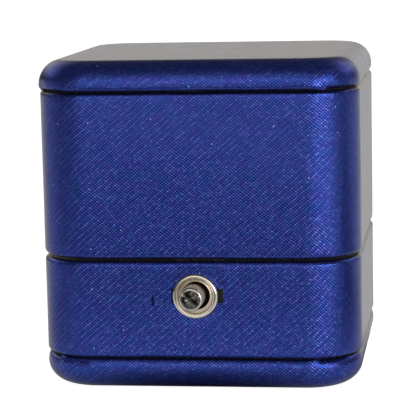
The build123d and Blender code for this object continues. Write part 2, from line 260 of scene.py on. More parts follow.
def cap_ring(bm, uv_layer, row, side, rise):
    """Closes a ring with shrunken copies of itself and a fan at the middle, which is raised by rise."""
    middle = Vector((0, 0, sum(v.co.z for v in row) / len(row)))
    last = row
    for k in range(1, CAP_STEPS):
        new = []
        for v in row:
            place = v.co.lerp(middle, k / CAP_STEPS)
            place.z += 0.05 * MM * ripple(place.x, place.y, 9 * MM, CAP_SEED) * smooth(k / 4)
            place.z += rise * (1 - (1 - k / CAP_STEPS) ** 2)
            new.append(bm.verts.new(place))
        for i in range(len(row)):
            n = (i + 1) % len(row)
            planar_uv(bm.faces.new((last[i], last[n], new[n], new[i])), uv_layer, side)
        last = new
    hub = bm.verts.new(middle + Vector((0, 0, rise)))
    for i in range(len(row)):
        planar_uv(bm.faces.new((last[i], last[(i + 1) % len(row)], hub)), uv_layer, side)


def planar_uv(face, uv_layer, side):
    """Lays a face flat as seen from above, or mirrored if side is -1."""
    for loop in face.loops:
        loop[uv_layer].uv = (loop.vert.co.x / MM, side * loop.vert.co.y / MM)


def block_cutter(low, high):
    """Block between two corners, in millimetres."""
    bm = bmesh.new()
    bmesh.ops.create_cube(bm, size=1.0)
    low, high = Vector(low) * MM, Vector(high) * MM
    for v in bm.verts:
        v.co = Vector(((a + b) / 2 + c * (b - a) for a, b, c in zip(low, high, v.co)))
    return cutter_object(bm)


def rod_cutter(start, end, radius):
    """Cylinder between two points on one axis, in millimetres."""
    start, end = Vector(start) * MM, Vector(end) * MM
    bm = bmesh.new()
    turn = (end - start).to_track_quat("Z", "Y").to_matrix().to_4x4()
    bmesh.ops.create_cone(
        bm, cap_ends=True, segments=64, radius1=radius * MM, radius2=radius * MM,
        depth=(end - start).length, matrix=Matrix.Translation((start + end) / 2) @ turn,
    )
    return cutter_object(bm)


def cutter_object(bm):
    """A plain object of a bmesh, to be cut out of a piece and then removed."""
    mesh = bpy.data.meshes.new("cutter")
    bm.to_mesh(mesh)
    bm.free()
    cutter = bpy.data.objects.new("cutter", mesh)
    SCENE.collection.objects.link(cutter)
    return cutter


SHARP_ANGLE = math.radians(38)  # edges sharper than this aren't shaded smooth


def carve(piece, cutters):
    """Cuts the cutters out of a piece and removes them."""
    for cutter in cutters:
        modifier = piece.modifiers.new("cut", "BOOLEAN")
        modifier.operation = "DIFFERENCE"
        modifier.solver = "EXACT"
        modifier.object = cutter
    bpy.context.view_layer.update()
    whole = piece.evaluated_get(bpy.context.evaluated_depsgraph_get())
    cut = bpy.data.meshes.new_from_object(whole)
    piece.modifiers.clear()
    old = piece.data
    piece.data = cut
    bpy.data.meshes.remove(old)
    cut.set_sharp_from_angle(angle=SHARP_ANGLE)
    for cutter in cutters:
        mesh = cutter.data
        bpy.data.objects.remove(cutter)
        bpy.data.meshes.remove(mesh)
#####
▶ AIM OF THE TASK
Give the number of lines above that hold the word "this", and nothing more.

▶ EXPECTED ANSWER
2